Rusya Tur Operatörleri Birliği (ATOR), Türkiye’de yaz sezonuna rağmen tatil fiyatlarının ciddi şekilde düştüğünü açıkladı. Yapılan duyuruya göre, iki kişi için her şey dahil bir haftalık Türkiye tatili 74 bin rubleden (yaklaşık 940 dolar) başlıyor. Bu da kişi başı maliyetin sadece 37 bin rubleye, yani yaklaşık 18.580 TL ya da 470 dolara denk geldiğini ortaya koyuyor.
Fiyatlara uçak biletinin de dahil olması, söz konusu paketleri daha da cazip hale getiriyor. 19-26 Haziran tarihleri arasında geçerli olan bu tur seçeneklerinde 3 yıldızlı, nispeten “mütevazı” oteller tercih edilmiş olsa da, ATOR’a göre asıl cazibe noktası düşük fiyat seviyesi.

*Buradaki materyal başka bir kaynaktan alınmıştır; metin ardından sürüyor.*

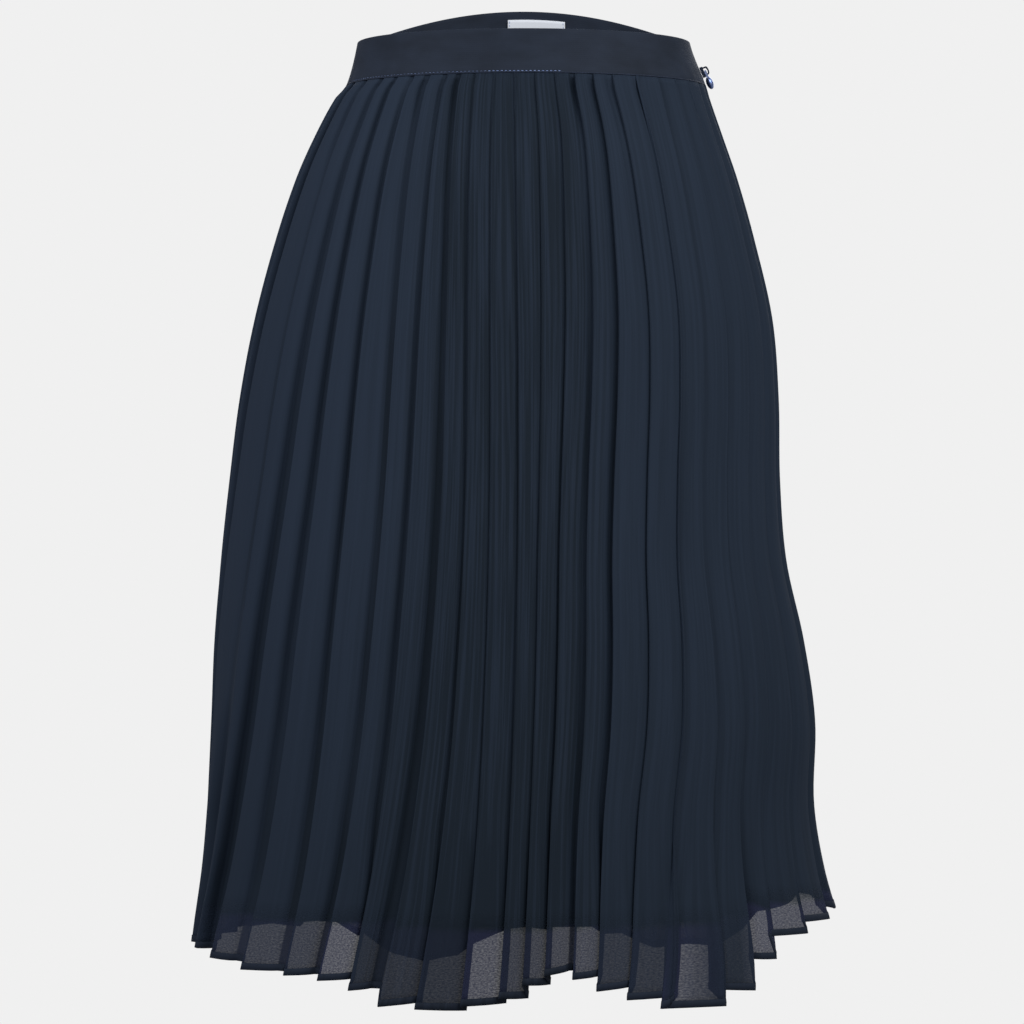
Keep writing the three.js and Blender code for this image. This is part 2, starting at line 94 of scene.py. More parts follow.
LINING_WALL = 0.5
LINING_LENGTH_SHARE = 0.937
LINING_CLEAR = 0.6
LINING_TUCK = 6
LINING_EASE = 4
LEVEL_HEM = -716
ZIP_SIDE_HEM_RISE = 10
TAPE_WIDTH = 24

LEFT, RIGHT = -90, 90

# The worn outline: how far the folds' edges stand from the middle at each height, as z, right, left,
# front and back
OUTLINE = (
    (60, 128, 128, 90, 90),
    (17.5, 133, 133, 94, 93),
    (-17.5, 146, 142, 98, 100),
    (-28, 149, 151, 102, 106),
    (-60, 160, 168, 112, 124),
    (-92, 171, 182, 121, 141),
    (-140, 184.5, 198, 130, 156),
    (-204, 199, 215, 140, 165),
    (-268, 204, 227, 148, 168),
    (-332, 205, 235, 155, 170),
    (-396, 210, 242, 162, 173),
    (-460, 224, 247, 168, 177),
    (-524, 233, 249.5, 174, 182),
    (-588, 232, 253, 181, 188),
    (-640, 240, 257, 186, 193),
    (-700, 256, 265, 191, 198),
    (-760, 262, 270, 196, 203),
)
Z, TO_RIGHT, TO_LEFT, TO_FRONT, TO_BACK = range(5)

# The front's folds: degrees round from the centre front at the waist, the knee and the hem, and the
# height of the hem there
FRONT_FOLDS = (
    (-76.5, -82, -97, -700),
    (-68.7, -74.5, -88, -700),
    (-59.3, -60.5, -78, -701),
    (-50, -51, -67, -705),
    (-43.5, -43, -55, -710),
    (-36.6, -35, -43.5, -711),
    (-30.5, -26.8, -36, -713),
    (-24.5, -21.5, -29.8, -719),
    (-19.8, -15.4, -24.2, -730),
    (-15, -10.8, -17.8, -731),
    (-9.2, -6.2, -10.2, -728),
    (-2.6, -1, -4, -722),
    (4.2, 3.2, -0.2, -712),
    (10.8, 7.8, 3.5, -705),
    (17.4, 13.6, 8.2, -708),
    (23.3, 19.2, 12.2, -717),
    (29.3, 27, 17.4, -724),
    (37.8, 34.6, 25, -729),
    (45.8, 41.4, 36, -732),
    (54.2, 49.2, 42.8, -722),
    (62.4, 57.8, 49, -700),
    (70.4, 66.6, 60.5, -684),
    (78, 76.6, 73.5, -677),
)
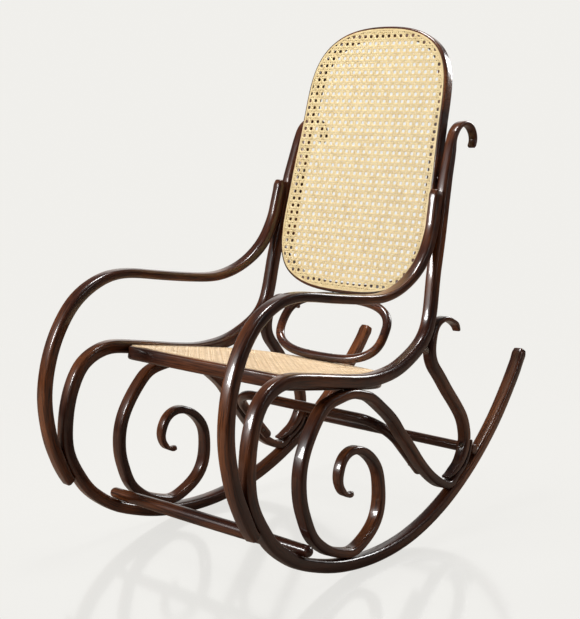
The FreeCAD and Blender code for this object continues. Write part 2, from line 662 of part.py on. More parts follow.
bolt_start, bolt_direction = face_screw_place(
    brace_curve, REAR_ROD_Y, REAR_ROD_Z, (REAR_ROD_Y, REAR_ROD_Z), BRACE_BOLTED_THICK)
bolt = screw(bolt_start, bolt_direction, BOLT_LENGTH, BOLT_RADIUS, BOLT_HEAD_RADIUS, BOLT_HEAD_HEIGHT)
bolt_bore = bore(bolt_start, bolt_direction, BOLT_LENGTH, BOLT_RADIUS, BOLT_HEAD_RADIUS)


def bores_for(*groups):
    """The holes of these screw groups, in the side frame's plane."""
    return [bore(start, direction, screw_lengths[group]) for group in groups
            for start, direction in screw_places[group]]


side_member = side_member.cut(bores_for(
    "arm_top_screws", "arm_foot_screws", "rail_screws", "runner_screws", "brace_top_screws",
    "front_stretcher_screws", "seat_screws", "back_frame_screws") + [bolt_bore])
arm = arm.cut(bores_for("arm_top_screws", "arm_foot_screws"))
scroll = scroll.cut(bores_for("rail_screws", "runner_screws", "bow_screws") + [bolt_bore])
brace = brace.cut(bores_for("brace_top_screws") + [bolt_bore])


def on_both_sides(shapes):
    """The shapes stood up on the sitter's left, and their mirror images."""
    stood = [stand_up(shape) for shape in shapes]
    return stood + [mirrored(shape) for shape in stood]


front_stretcher = front_stretcher.cut(on_both_sides(bores_for("front_stretcher_screws")))
rear_stretcher = rear_stretcher.cut(on_both_sides([bolt_bore]))
under_seat_bow = under_seat_bow.cut(on_both_sides(bores_for("bow_screws")))
seat_frame = seat_frame.cut(on_both_sides(bores_for("seat_screws")))
back_frame = back_frame.cut(on_both_sides(bores_for("back_frame_screws")))

# Packing washers between the posts and the back frame
washers = []
for (y, z, wall), thick in zip(BACK_SCREWS, WASHER_THICKS):
    washer = Part.makeCylinder(WASHER_RADIUS, thick)
    washer = washer.cut(Part.makeCylinder(SCREW_RADIUS + HOLE_GAP, thick))
    face = Vector(-POST_WIDTH / 2 - WASHER_CLEAR, y, z)
    washers.append(along(washer, face, Vector(-1, 0, 0)))

# Screws of the lower back ring: up into the back frame and down into the seat frame
ring_up = Vector(0, math.sin(math.radians(RING_LEAN)), math.cos(math.radians(RING_LEAN)))
back_up = Vector(0, math.sin(math.radians(BACK_LEAN)), math.cos(math.radians(BACK_LEAN)))
seat_down = Vector(0, -math.sin(math.radians(SEAT_SLOPE)), -math.cos(math.radians(SEAT_SLOPE)))
ring_screws = []
ring_bores = []
for side, direction in ((1, back_up), (-1, seat_down)):
    for x in (-RING_SCREW_X, RING_SCREW_X):
        centre = Vector(x, RING_CENTRE_Y, RING_CENTRE_Z) + ring_up * (side * RING_HALF_HEIGHT)
        start = centre - direction * (RING_RADIUS - RING_HEAD_SINK)
        ring_screws.append(screw(start, direction, FACE_SCREW))
        ring_bores.append(bore(start, direction, FACE_SCREW))
lower_back_ring = lower_back_ring.cut(ring_bores)
back_frame = back_frame.cut(ring_bores[:2])
seat_frame = seat_frame.cut(ring_bores[2:])
seat_cane = seat_cane.cut(ring_bores[2:])

pieces = {
    "under_seat_bow": under_seat_bow,
    "front_stretcher": front_stretcher,
    "rear_stretcher": rear_stretcher,
    "back_frame": back_frame,
    "back_cane": back_cane,
    "back_cane_cord": back_cane_cord,
    "lower_back_ring": lower_back_ring,
    "seat_frame": seat_frame,
    "seat_cane": seat_cane,
    "seat_cane_cord": seat_cane_cord,
    "ring_screws": Part.makeCompound(ring_screws),
    "rear_brace_bolts": Part.makeCompound(on_both_sides([bolt])),
    "back_frame_washers": Part.makeCompound(on_both_sides(washers)),
}
for name, piece in (("side_member", side_member), ("arm", arm), ("scroll_brace", scroll),
                    ("rear_brace", brace)):
    left, right = on_both_sides([piece])
    pieces["left_" + name] = left
    pieces["right_" + name] = right
for group, places in screw_places.items():
    screws = [screw(start, direction, screw_lengths[group]) for start, direction in places]
    pieces[group] = Part.makeCompound(on_both_sides(screws))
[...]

Tatil, Sadece Fiyatıyla Değil Sunduğu Fırsatla Dikkat Çekiyor
Söz konusu fiyatlar yalnızca uygunluğu değil, aynı zamanda Türkiye'nin turizm stratejilerinde rekabet gücünü de yansıtıyor. Özellikle döviz kuru etkisiyle Türkiye, Rus turistler için yeniden cazibe merkezi haline gelirken, bu tür düşük bütçeli paketlerin ülke turizmine ciddi ivme kazandırması bekleniyor.
Yalnızca otel değil, uçak bileti dahil olarak sunulan bu fiyatlar, Avrupa ya da Asya’daki birçok destinasyona göre önemli bir rekabet avantajı sağlıyor. Örneğin; Birleşik Arap Emirlikleri’nde yalnızca kahvaltı dahil tatiller 76 bin rubleden başlarken, Mısır'da her şey dahil sistemde bir hafta 80 bin rubleden başlıyor. Çin’in Hainan Adası’ndaki 10 gecelik bir tatil 100 bin ruble civarına, Tayland’da ise bu rakam 130 bin rubleye kadar çıkıyor.

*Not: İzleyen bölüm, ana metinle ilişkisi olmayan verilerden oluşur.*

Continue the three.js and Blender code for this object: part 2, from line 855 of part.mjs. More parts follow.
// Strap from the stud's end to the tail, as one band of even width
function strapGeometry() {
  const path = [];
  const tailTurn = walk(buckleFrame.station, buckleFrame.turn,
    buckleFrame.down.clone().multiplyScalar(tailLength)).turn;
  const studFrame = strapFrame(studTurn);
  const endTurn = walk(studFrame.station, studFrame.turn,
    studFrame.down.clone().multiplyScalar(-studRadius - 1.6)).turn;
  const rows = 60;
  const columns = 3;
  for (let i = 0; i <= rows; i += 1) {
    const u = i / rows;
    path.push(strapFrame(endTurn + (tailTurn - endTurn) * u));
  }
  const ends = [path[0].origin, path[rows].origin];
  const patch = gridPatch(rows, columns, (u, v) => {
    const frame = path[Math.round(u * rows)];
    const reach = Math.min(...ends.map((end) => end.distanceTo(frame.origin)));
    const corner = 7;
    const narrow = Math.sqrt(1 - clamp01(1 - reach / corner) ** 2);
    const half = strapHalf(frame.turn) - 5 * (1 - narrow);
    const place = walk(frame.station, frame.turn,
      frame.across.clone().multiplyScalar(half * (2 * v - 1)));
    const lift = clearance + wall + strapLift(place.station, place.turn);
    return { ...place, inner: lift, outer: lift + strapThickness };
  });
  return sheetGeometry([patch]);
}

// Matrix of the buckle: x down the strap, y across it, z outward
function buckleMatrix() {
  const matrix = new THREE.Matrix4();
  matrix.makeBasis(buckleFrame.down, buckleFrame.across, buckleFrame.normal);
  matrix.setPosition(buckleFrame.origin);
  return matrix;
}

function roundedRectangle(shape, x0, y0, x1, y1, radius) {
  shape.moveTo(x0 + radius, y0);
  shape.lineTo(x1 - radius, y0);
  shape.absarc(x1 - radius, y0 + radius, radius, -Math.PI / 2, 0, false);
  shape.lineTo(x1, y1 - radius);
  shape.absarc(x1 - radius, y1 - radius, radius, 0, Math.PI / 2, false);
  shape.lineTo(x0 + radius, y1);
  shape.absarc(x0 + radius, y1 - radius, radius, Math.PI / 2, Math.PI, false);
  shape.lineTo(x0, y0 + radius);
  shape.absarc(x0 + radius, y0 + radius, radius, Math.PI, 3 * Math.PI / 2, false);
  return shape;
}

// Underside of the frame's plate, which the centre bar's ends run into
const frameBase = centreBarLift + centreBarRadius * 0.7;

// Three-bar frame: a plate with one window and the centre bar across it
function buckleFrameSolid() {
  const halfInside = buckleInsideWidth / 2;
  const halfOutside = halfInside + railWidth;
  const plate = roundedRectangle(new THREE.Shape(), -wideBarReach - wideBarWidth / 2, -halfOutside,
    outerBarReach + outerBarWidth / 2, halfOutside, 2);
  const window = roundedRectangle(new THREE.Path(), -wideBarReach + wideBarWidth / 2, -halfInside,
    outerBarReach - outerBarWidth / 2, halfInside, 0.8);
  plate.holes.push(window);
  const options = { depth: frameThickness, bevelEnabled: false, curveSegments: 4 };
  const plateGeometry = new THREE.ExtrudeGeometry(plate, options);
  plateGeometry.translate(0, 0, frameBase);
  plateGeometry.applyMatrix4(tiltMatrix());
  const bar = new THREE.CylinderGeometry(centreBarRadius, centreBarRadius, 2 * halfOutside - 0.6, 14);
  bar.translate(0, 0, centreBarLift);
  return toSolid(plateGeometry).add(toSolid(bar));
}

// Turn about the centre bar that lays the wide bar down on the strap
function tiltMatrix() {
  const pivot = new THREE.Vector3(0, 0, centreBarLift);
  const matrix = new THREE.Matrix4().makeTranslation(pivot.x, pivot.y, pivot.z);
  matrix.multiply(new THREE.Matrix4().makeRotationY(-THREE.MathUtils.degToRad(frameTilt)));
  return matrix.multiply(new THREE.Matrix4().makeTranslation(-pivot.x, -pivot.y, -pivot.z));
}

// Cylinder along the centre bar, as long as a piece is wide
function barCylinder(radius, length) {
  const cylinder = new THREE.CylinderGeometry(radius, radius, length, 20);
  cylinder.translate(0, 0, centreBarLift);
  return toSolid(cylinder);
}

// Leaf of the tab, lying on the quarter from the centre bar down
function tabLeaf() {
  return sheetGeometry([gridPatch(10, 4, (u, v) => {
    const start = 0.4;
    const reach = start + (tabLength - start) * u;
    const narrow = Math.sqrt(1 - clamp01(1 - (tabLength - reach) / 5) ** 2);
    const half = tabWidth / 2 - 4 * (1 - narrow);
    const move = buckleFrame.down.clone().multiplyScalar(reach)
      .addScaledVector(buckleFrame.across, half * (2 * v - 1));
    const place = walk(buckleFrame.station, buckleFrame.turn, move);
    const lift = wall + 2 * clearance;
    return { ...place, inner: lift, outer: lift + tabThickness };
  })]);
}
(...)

Fiyat Avantajı Cazip Ama Sürdürülebilir Mi?
Bu kadar düşük fiyatlarla sunulan tatil paketleri, kısa vadede turist sayısını artırabilir. Ancak bu durum, uzun vadede kalite algısı ve sektör gelirleri açısından bazı soru işaretlerini de beraberinde getiriyor. Turizmde sürdürülebilirliği sağlamak için yalnızca doluluk oranlarına değil, kişi başı harcama düzeyine de odaklanmak şart. Mütevazı otellerle dolan bir sezon, görüntüyü kurtarsa da sektörde nitelikli gelir hedeflerini karşılamayabilir.
Yine de özellikle Rus pazarında Türkiye’nin erişilebilirliğini ve çekiciliğini artıran bu strateji, mevcut jeopolitik koşullar ve ekonomik dalgalanmalar göz önüne alındığında, doğru bir hamle olarak değerlendirilebilir.